- [AVAILABLE DATA]:
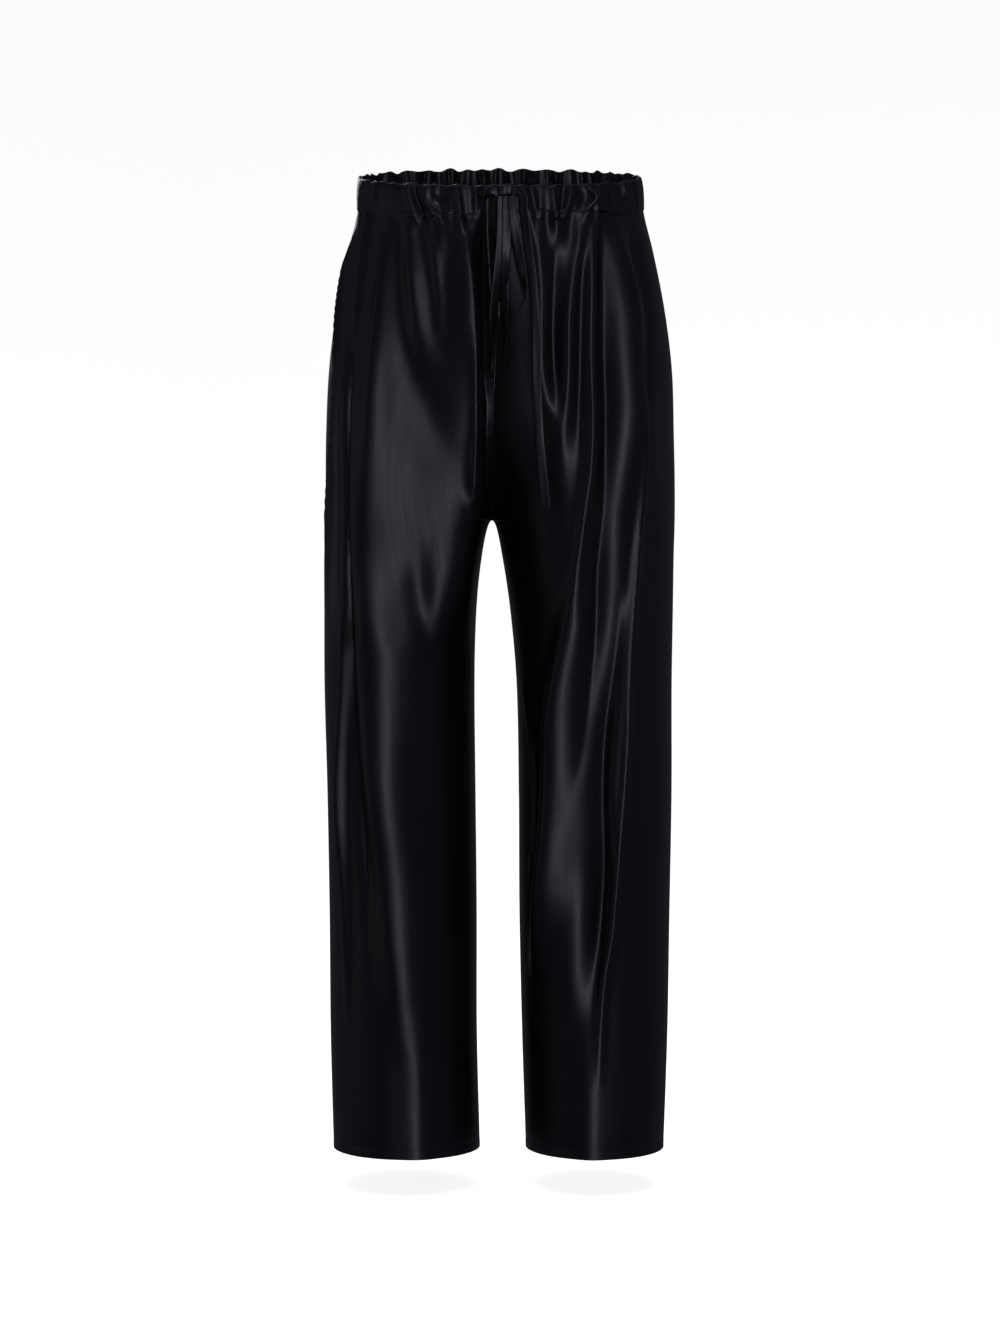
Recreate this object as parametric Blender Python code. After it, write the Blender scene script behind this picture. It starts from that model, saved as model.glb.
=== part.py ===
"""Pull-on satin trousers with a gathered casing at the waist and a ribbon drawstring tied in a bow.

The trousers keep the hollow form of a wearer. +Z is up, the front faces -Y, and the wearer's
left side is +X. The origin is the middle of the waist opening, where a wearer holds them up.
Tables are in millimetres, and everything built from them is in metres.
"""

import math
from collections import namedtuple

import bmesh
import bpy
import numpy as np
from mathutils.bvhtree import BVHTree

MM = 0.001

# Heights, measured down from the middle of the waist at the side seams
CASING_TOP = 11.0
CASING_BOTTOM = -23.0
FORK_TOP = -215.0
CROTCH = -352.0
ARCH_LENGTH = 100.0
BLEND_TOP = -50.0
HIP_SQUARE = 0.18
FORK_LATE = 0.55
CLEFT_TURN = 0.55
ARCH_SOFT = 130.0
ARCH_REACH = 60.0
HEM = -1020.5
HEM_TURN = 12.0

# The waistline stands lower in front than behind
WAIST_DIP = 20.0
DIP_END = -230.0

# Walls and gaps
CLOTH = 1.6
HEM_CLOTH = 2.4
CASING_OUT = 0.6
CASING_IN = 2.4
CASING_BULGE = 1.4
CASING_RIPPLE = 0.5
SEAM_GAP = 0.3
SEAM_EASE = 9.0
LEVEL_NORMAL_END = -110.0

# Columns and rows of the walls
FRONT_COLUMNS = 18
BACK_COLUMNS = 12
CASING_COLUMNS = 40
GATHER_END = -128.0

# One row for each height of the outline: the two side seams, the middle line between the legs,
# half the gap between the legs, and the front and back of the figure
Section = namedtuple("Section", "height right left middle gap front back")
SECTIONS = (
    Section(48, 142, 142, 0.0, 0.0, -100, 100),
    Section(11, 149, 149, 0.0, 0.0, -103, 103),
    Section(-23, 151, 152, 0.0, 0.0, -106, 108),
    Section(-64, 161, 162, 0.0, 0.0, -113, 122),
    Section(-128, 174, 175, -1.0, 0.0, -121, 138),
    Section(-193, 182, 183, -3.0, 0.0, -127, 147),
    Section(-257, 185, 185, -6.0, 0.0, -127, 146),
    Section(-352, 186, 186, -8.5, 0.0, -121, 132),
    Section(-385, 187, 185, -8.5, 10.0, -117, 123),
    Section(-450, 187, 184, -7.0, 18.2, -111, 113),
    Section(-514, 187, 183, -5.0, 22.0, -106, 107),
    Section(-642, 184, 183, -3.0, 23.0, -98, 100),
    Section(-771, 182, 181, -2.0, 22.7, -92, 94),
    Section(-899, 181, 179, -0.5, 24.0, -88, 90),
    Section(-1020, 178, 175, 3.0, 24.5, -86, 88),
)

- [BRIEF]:
Print the material verbatim, all of it.

- [ANSWER TO THE PROBLEM]:
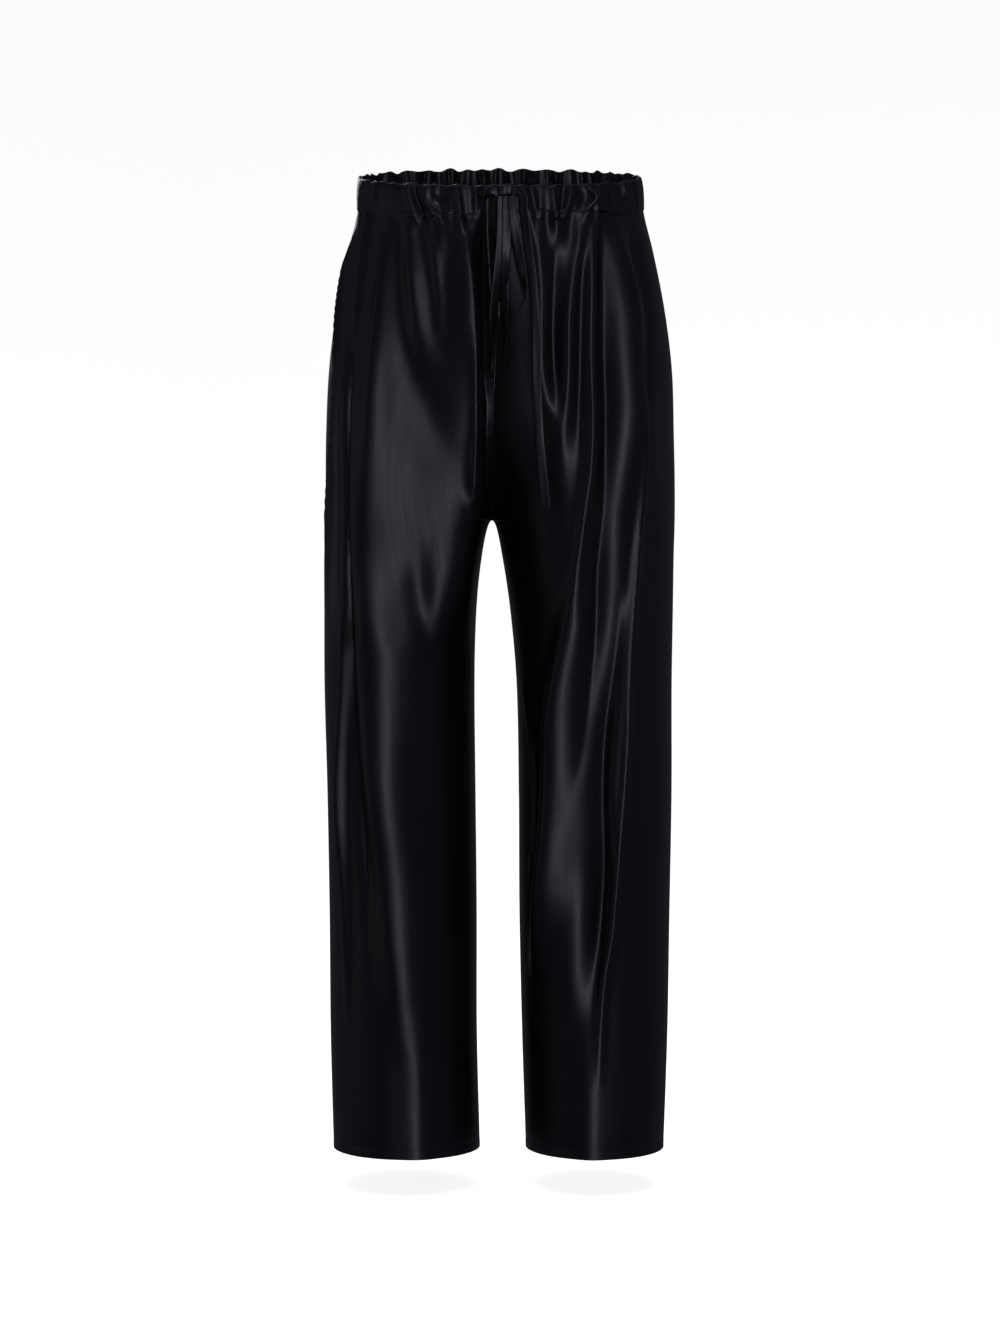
Recreate this object as parametric Blender Python code. After it, write the Blender scene script behind this picture. It starts from that model, saved as model.glb.
=== part.py ===
"""Pull-on satin trousers with a gathered casing at the waist and a ribbon drawstring tied in a bow.

The trousers keep the hollow form of a wearer. +Z is up, the front faces -Y, and the wearer's
left side is +X. The origin is the middle of the waist opening, where a wearer holds them up.
Tables are in millimetres, and everything built from them is in metres.
"""

import math
from collections import namedtuple

import bmesh
import bpy
import numpy as np
from mathutils.bvhtree import BVHTree

MM = 0.001

# Heights, measured down from the middle of the waist at the side seams
CASING_TOP = 11.0
CASING_BOTTOM = -23.0
FORK_TOP = -215.0
CROTCH = -352.0
ARCH_LENGTH = 100.0
BLEND_TOP = -50.0
HIP_SQUARE = 0.18
FORK_LATE = 0.55
CLEFT_TURN = 0.55
ARCH_SOFT = 130.0
ARCH_REACH = 60.0
HEM = -1020.5
HEM_TURN = 12.0

# The waistline stands lower in front than behind
WAIST_DIP = 20.0
DIP_END = -230.0

# Walls and gaps
CLOTH = 1.6
HEM_CLOTH = 2.4
CASING_OUT = 0.6
CASING_IN = 2.4
CASING_BULGE = 1.4
CASING_RIPPLE = 0.5
SEAM_GAP = 0.3
SEAM_EASE = 9.0
LEVEL_NORMAL_END = -110.0

# Columns and rows of the walls
FRONT_COLUMNS = 18
BACK_COLUMNS = 12
CASING_COLUMNS = 40
GATHER_END = -128.0

# One row for each height of the outline: the two side seams, the middle line between the legs,
# half the gap between the legs, and the front and back of the figure
Section = namedtuple("Section", "height right left middle gap front back")
SECTIONS = (
    Section(48, 142, 142, 0.0, 0.0, -100, 100),
    Section(11, 149, 149, 0.0, 0.0, -103, 103),
    Section(-23, 151, 152, 0.0, 0.0, -106, 108),
    Section(-64, 161, 162, 0.0, 0.0, -113, 122),
    Section(-128, 174, 175, -1.0, 0.0, -121, 138),
    Section(-193, 182, 183, -3.0, 0.0, -127, 147),
    Section(-257, 185, 185, -6.0, 0.0, -127, 146),
    Section(-352, 186, 186, -8.5, 0.0, -121, 132),
    Section(-385, 187, 185, -8.5, 10.0, -117, 123),
    Section(-450, 187, 184, -7.0, 18.2, -111, 113),
    Section(-514, 187, 183, -5.0, 22.0, -106, 107),
    Section(-642, 184, 183, -3.0, 23.0, -98, 100),
    Section(-771, 182, 181, -2.0, 22.7, -92, 94),
    Section(-899, 181, 179, -0.5, 24.0, -88, 90),
    Section(-1020, 178, 175, 3.0, 24.5, -86, 88),
)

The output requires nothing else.